Only the lines from the one containing "bpy.data.objects.remove(obj)" down to the one containing "Model this object" should be printed, exactly as they stand, ends included.
====== Task data ======
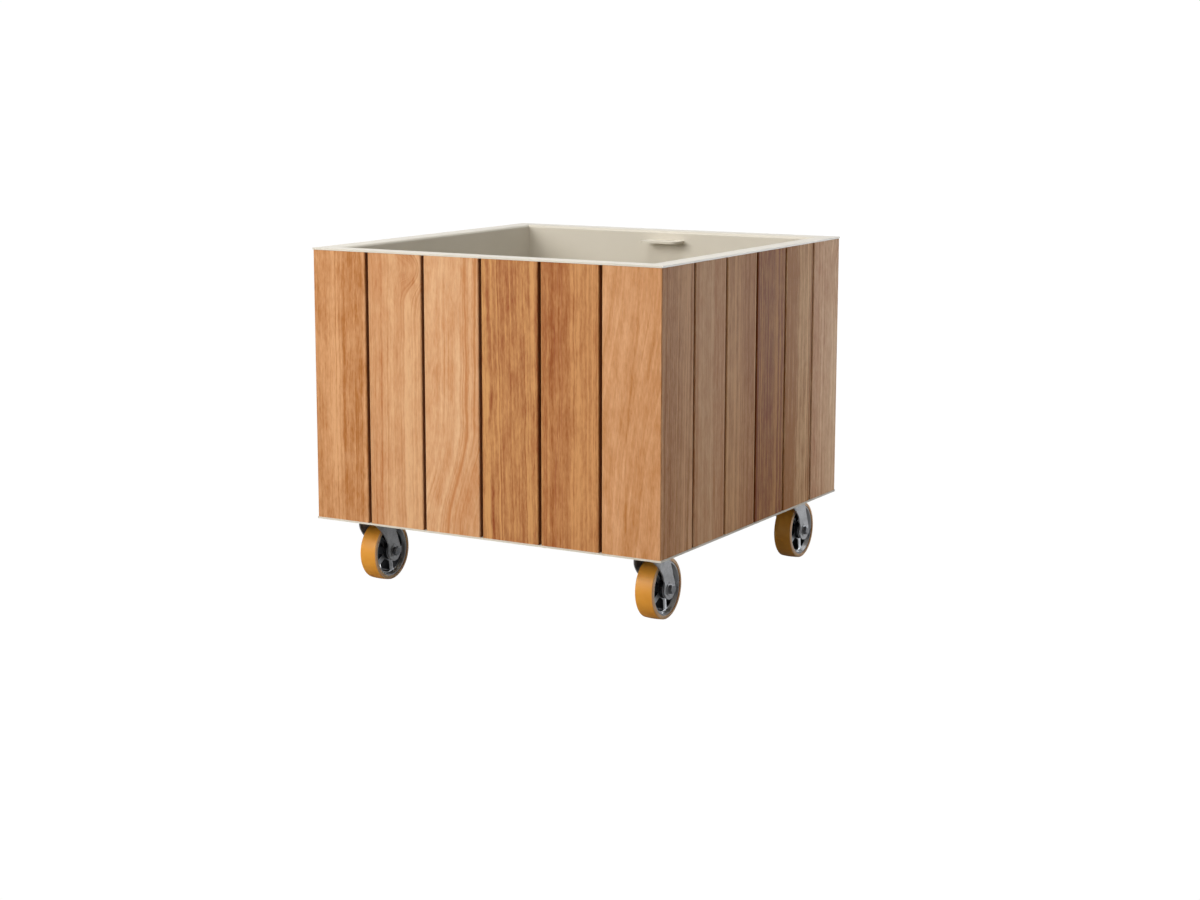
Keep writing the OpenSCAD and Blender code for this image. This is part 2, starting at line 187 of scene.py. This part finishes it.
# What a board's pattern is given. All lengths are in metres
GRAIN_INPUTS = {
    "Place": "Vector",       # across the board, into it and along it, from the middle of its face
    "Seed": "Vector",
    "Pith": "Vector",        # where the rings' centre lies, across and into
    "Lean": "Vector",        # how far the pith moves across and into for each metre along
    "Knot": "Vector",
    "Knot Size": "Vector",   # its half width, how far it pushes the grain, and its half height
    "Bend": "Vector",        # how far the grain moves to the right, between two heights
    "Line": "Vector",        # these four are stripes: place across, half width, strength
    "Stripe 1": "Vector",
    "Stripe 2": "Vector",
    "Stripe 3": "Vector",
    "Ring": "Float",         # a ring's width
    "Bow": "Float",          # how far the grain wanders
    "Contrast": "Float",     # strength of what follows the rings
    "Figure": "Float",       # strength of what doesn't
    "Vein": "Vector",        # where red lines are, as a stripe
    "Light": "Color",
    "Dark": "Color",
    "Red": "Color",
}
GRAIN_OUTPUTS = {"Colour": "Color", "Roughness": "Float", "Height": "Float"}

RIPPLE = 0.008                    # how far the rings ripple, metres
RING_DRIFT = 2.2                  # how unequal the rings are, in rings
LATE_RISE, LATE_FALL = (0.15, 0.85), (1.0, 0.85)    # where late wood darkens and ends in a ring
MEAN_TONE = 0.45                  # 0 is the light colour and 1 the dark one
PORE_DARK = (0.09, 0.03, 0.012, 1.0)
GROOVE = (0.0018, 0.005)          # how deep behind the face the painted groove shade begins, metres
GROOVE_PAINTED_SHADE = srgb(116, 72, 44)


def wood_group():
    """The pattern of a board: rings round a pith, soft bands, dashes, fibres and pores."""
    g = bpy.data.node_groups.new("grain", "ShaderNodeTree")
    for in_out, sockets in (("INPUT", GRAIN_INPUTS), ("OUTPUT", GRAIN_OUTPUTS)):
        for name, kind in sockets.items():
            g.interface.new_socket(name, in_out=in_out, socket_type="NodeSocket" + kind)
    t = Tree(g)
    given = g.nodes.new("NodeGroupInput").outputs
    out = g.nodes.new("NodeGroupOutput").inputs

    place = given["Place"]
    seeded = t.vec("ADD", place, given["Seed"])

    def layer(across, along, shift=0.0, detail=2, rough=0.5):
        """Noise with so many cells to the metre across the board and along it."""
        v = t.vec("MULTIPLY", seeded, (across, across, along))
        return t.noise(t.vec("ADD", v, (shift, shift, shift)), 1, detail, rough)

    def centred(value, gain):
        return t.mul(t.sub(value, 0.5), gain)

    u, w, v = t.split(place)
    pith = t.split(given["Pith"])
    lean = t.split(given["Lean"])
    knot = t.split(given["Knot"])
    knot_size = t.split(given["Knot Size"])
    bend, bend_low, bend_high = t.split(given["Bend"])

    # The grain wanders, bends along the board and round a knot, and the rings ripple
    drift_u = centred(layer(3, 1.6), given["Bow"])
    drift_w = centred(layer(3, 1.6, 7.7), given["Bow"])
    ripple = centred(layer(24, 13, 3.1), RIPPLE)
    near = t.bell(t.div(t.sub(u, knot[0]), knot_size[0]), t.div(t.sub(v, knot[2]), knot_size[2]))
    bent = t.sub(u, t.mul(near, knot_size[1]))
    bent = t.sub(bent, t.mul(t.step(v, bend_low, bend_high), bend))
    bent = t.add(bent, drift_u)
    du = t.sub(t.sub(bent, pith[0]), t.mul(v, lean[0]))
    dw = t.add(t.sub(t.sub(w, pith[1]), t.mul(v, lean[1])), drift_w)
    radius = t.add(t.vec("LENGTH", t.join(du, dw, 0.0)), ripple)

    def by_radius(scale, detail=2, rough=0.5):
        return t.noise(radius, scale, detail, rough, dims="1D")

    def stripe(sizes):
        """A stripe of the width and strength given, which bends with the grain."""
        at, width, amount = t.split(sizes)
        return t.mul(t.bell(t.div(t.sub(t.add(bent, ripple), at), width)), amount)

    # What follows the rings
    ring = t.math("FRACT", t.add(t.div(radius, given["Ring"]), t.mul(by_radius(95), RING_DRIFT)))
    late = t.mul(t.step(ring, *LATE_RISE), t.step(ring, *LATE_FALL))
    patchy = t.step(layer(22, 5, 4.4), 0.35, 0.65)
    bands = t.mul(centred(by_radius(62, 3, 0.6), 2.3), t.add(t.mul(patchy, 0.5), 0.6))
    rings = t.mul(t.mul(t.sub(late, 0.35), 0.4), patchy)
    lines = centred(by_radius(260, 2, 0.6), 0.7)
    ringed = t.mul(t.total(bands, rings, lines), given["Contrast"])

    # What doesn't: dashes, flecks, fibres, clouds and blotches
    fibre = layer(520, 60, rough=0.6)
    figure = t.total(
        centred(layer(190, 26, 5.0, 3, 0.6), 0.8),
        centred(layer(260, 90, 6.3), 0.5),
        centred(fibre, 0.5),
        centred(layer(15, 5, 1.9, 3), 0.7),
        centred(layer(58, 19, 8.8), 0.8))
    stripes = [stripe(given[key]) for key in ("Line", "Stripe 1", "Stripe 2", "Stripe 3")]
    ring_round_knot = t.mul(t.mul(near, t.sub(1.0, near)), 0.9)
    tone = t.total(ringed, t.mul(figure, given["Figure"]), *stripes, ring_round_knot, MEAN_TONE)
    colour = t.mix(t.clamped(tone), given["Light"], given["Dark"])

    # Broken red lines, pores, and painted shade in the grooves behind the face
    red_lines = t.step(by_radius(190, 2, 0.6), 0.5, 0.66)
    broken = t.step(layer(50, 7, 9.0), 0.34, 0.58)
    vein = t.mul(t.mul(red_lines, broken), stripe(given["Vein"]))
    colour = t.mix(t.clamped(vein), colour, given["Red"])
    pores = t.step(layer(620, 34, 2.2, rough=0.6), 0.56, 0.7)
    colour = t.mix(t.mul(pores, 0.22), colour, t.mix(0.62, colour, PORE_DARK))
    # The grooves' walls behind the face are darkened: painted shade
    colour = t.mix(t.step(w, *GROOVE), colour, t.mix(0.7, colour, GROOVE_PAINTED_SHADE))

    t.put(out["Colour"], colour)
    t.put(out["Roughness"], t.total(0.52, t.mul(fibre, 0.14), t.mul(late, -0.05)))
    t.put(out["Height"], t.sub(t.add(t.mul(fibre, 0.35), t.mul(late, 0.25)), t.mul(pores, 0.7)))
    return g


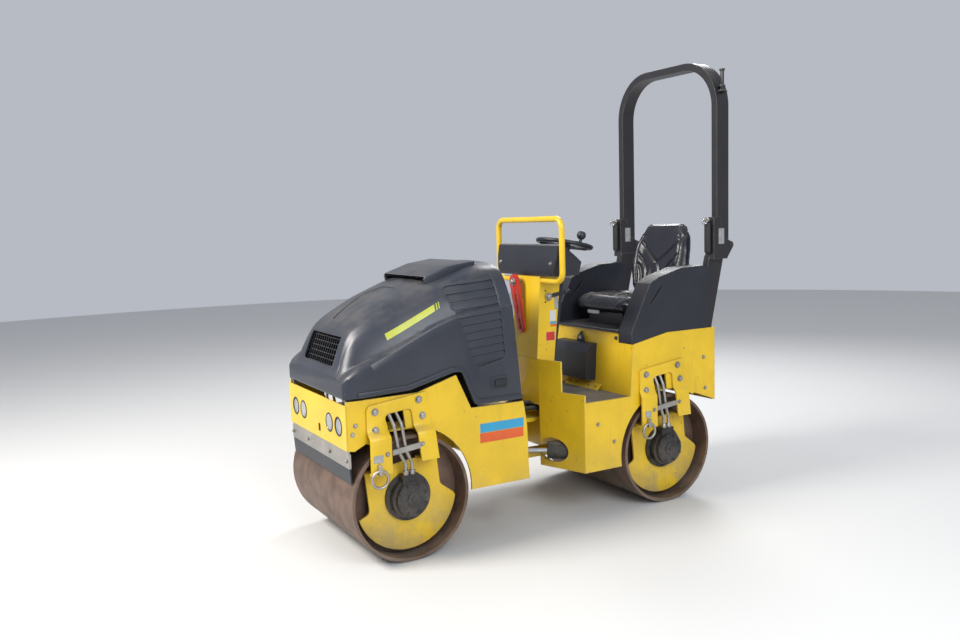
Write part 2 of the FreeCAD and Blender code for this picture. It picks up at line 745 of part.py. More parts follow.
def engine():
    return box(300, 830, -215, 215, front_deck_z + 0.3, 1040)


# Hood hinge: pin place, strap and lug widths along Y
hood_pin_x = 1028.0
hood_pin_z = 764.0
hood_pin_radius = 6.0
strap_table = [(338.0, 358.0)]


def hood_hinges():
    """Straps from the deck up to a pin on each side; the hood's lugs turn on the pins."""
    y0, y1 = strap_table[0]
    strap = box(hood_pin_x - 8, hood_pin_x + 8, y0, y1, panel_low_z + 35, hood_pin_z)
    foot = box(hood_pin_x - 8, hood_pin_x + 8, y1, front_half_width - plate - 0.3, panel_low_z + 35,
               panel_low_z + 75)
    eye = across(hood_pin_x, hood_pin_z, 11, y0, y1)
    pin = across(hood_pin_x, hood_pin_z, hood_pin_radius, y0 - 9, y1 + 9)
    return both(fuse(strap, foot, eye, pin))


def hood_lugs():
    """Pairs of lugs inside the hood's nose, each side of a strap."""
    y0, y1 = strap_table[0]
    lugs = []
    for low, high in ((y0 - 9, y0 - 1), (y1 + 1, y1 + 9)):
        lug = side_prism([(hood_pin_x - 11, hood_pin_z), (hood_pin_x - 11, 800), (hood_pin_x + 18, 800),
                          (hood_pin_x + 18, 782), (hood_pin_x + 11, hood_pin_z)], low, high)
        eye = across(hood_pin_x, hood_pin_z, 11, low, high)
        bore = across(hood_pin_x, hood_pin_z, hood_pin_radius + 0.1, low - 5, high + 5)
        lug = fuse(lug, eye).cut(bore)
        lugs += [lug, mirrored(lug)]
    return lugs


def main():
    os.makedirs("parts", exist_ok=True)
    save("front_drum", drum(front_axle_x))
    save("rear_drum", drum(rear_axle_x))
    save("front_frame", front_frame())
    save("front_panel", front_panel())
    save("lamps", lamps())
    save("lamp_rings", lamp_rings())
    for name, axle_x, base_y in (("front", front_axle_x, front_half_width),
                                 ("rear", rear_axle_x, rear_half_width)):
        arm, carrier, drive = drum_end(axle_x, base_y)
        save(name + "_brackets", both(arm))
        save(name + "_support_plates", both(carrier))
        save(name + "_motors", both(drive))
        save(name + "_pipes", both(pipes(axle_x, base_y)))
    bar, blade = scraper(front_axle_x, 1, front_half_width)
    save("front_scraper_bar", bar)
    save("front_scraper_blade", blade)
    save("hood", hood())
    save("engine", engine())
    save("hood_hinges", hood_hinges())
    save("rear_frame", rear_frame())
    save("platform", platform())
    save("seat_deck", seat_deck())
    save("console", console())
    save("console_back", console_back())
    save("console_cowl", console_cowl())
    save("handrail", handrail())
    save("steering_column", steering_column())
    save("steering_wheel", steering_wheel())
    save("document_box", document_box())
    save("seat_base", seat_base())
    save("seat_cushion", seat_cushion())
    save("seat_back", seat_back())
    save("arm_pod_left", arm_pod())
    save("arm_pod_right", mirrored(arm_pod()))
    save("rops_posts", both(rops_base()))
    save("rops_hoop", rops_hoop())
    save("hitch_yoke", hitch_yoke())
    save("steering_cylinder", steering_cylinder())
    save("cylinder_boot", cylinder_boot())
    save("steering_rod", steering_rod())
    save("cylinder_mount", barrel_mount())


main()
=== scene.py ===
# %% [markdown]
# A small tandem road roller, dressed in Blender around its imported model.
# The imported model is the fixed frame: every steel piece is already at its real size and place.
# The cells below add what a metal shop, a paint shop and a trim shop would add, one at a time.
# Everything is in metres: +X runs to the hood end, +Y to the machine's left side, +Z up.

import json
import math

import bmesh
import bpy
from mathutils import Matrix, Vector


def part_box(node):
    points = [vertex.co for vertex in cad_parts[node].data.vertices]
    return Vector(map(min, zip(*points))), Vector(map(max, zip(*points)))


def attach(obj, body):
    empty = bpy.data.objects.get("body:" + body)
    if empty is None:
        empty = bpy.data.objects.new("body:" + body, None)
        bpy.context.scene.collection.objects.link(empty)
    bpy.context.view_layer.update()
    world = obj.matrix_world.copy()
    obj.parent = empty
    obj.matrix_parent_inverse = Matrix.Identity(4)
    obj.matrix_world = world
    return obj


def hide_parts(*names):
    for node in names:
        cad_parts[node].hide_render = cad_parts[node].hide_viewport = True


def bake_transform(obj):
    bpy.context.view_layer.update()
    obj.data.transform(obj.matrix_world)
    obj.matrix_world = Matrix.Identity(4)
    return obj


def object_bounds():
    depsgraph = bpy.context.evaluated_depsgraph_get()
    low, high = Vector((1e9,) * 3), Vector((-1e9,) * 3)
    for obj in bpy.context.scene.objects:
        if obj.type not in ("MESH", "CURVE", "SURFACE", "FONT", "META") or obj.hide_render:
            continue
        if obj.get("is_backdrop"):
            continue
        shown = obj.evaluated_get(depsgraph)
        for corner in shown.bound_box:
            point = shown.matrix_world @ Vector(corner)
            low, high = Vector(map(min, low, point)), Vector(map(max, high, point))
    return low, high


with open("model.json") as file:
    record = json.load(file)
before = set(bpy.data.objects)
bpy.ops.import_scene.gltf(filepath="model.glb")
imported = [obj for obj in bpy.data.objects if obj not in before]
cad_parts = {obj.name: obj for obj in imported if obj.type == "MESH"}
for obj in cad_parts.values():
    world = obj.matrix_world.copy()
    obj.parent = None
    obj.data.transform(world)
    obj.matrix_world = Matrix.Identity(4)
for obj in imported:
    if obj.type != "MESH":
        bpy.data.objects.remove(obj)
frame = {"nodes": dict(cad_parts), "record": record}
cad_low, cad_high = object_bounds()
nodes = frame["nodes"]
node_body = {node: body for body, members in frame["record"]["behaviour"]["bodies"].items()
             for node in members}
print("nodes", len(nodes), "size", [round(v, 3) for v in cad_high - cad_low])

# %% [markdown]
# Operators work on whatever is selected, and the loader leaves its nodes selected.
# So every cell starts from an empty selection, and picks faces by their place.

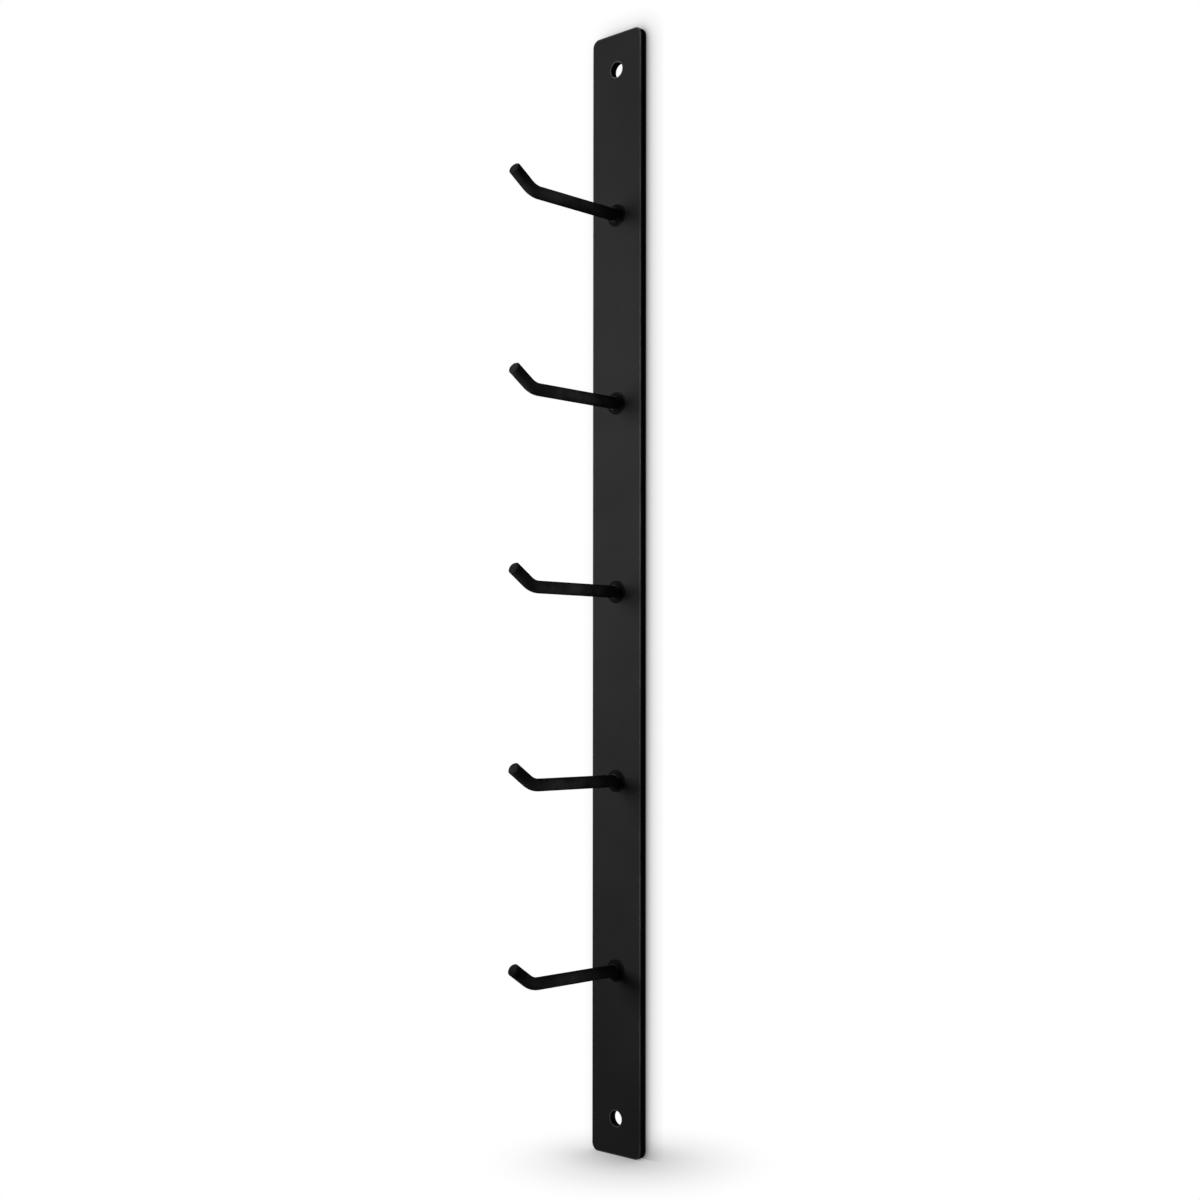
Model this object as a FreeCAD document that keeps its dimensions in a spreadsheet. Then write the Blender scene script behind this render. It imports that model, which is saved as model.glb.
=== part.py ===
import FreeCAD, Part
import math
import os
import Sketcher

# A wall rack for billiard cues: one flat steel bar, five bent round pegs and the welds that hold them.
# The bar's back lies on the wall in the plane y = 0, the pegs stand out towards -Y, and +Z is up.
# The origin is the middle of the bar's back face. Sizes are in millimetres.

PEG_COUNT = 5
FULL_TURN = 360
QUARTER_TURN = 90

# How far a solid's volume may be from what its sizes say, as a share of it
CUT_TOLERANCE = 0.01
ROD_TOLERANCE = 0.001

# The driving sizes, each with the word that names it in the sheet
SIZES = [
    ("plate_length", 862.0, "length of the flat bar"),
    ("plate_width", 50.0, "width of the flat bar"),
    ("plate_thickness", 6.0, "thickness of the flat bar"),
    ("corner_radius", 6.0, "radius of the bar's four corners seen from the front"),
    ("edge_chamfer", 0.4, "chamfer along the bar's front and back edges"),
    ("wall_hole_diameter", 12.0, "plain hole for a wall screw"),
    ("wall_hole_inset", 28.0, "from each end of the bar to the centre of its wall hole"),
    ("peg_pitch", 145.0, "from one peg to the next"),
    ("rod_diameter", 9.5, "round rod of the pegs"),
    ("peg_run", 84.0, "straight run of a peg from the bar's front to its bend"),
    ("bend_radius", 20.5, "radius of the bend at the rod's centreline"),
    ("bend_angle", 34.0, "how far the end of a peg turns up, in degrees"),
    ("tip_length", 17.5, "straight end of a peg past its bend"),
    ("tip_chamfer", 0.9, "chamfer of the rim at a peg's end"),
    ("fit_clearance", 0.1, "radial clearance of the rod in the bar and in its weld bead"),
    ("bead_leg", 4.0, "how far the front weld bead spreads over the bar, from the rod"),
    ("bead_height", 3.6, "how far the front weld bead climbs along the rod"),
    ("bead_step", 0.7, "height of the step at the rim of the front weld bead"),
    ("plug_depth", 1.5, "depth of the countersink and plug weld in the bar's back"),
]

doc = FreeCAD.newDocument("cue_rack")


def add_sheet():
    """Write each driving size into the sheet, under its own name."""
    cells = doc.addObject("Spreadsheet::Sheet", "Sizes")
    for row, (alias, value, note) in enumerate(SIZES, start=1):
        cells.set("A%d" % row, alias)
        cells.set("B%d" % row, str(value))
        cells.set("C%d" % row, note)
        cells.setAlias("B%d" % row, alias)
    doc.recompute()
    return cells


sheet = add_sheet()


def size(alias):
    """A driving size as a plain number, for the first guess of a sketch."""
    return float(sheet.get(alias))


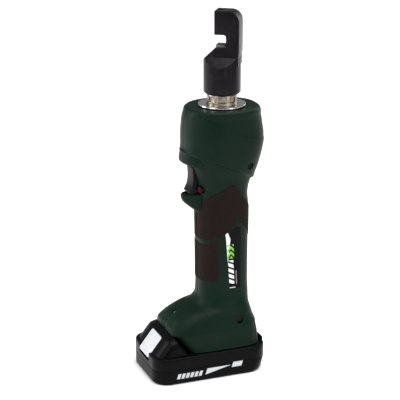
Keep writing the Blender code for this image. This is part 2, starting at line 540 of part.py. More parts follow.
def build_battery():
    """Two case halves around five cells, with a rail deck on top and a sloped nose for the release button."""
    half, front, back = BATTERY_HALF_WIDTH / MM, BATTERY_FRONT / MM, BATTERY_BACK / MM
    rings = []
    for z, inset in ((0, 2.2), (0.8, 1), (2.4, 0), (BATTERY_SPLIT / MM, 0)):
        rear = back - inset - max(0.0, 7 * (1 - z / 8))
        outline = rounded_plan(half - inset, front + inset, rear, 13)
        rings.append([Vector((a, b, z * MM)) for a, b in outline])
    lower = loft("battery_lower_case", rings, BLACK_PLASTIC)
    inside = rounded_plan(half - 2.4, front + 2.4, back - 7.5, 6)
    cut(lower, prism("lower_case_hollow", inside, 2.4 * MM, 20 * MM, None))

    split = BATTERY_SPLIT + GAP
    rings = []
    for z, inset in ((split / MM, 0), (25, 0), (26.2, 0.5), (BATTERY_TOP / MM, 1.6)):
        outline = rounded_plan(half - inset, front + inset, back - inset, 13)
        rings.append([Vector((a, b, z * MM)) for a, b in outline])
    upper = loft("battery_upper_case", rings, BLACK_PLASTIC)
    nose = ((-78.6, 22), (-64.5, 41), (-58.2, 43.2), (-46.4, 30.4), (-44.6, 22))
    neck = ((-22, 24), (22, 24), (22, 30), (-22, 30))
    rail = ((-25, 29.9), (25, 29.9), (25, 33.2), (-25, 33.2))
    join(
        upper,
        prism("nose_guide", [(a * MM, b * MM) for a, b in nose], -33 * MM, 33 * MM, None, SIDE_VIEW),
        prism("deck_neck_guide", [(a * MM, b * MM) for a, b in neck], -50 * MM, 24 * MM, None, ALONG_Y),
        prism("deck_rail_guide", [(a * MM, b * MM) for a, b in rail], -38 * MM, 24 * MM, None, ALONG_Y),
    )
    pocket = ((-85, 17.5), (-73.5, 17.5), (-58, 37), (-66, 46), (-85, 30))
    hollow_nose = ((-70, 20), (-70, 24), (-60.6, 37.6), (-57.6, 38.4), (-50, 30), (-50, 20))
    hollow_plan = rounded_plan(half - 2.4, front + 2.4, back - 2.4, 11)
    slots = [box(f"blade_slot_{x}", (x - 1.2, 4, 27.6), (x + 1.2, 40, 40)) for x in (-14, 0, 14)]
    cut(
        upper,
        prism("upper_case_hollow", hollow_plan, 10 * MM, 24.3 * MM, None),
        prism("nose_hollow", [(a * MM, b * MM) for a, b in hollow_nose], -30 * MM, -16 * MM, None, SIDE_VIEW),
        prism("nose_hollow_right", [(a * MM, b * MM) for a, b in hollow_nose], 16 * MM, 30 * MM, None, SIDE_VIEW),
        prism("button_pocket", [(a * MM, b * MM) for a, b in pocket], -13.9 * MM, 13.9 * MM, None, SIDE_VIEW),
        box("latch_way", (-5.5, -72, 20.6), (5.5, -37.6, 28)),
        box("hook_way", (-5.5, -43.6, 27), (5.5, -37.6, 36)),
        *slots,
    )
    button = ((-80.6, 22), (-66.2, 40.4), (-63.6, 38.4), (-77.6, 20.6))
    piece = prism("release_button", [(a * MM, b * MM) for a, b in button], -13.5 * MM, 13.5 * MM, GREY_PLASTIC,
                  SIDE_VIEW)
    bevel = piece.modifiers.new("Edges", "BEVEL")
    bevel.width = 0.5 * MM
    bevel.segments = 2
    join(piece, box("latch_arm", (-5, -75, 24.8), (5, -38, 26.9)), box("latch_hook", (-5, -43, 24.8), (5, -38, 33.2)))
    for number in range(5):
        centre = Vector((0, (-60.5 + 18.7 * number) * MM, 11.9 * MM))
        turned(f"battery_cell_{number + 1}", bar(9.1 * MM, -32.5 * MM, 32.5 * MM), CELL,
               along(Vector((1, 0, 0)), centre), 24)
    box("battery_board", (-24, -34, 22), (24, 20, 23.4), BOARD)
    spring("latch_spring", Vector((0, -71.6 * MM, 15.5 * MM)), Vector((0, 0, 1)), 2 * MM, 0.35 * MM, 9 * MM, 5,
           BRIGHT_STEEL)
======
__Correct output__
        bpy.data.objects.remove(obj)
frame = {"nodes": dict(cad_parts), "record": record}
cad_low, cad_high = object_bounds()
nodes = frame["nodes"]
node_body = {node: body for body, members in frame["record"]["behaviour"]["bodies"].items()
             for node in members}
print("nodes", len(nodes), "size", [round(v, 3) for v in cad_high - cad_low])

# %% [markdown]
# Operators work on whatever is selected, and the loader leaves its nodes selected.
# So every cell starts from an empty selection, and picks faces by their place.

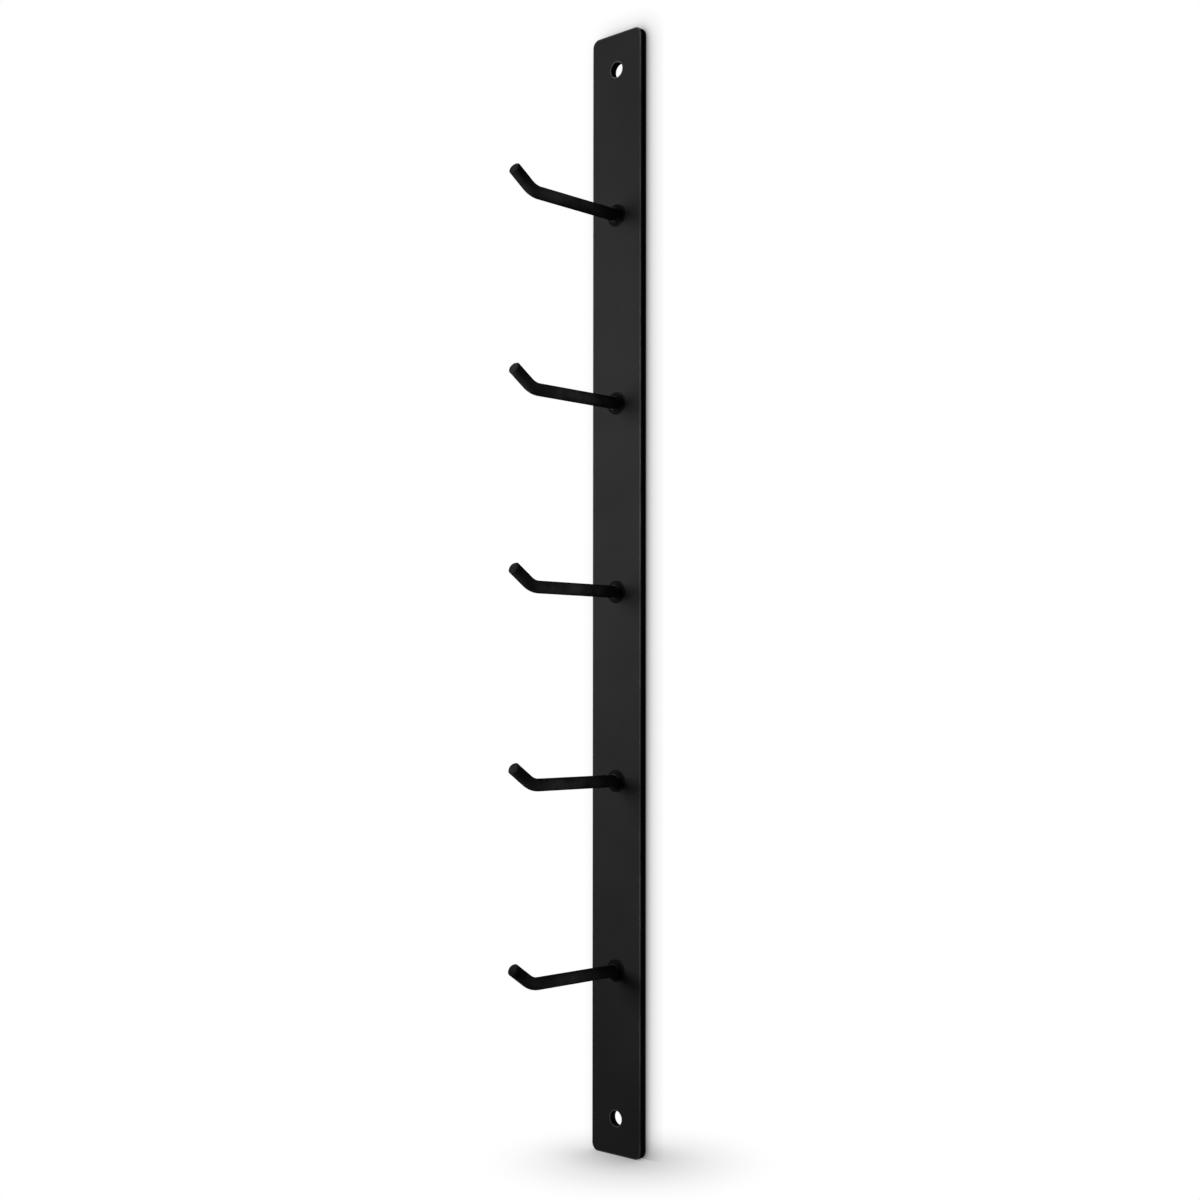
Model this object as a FreeCAD document that keeps its dimensions in a spreadsheet. Then write the Blender scene script behind this render. It imports that model, which is saved as model.glb.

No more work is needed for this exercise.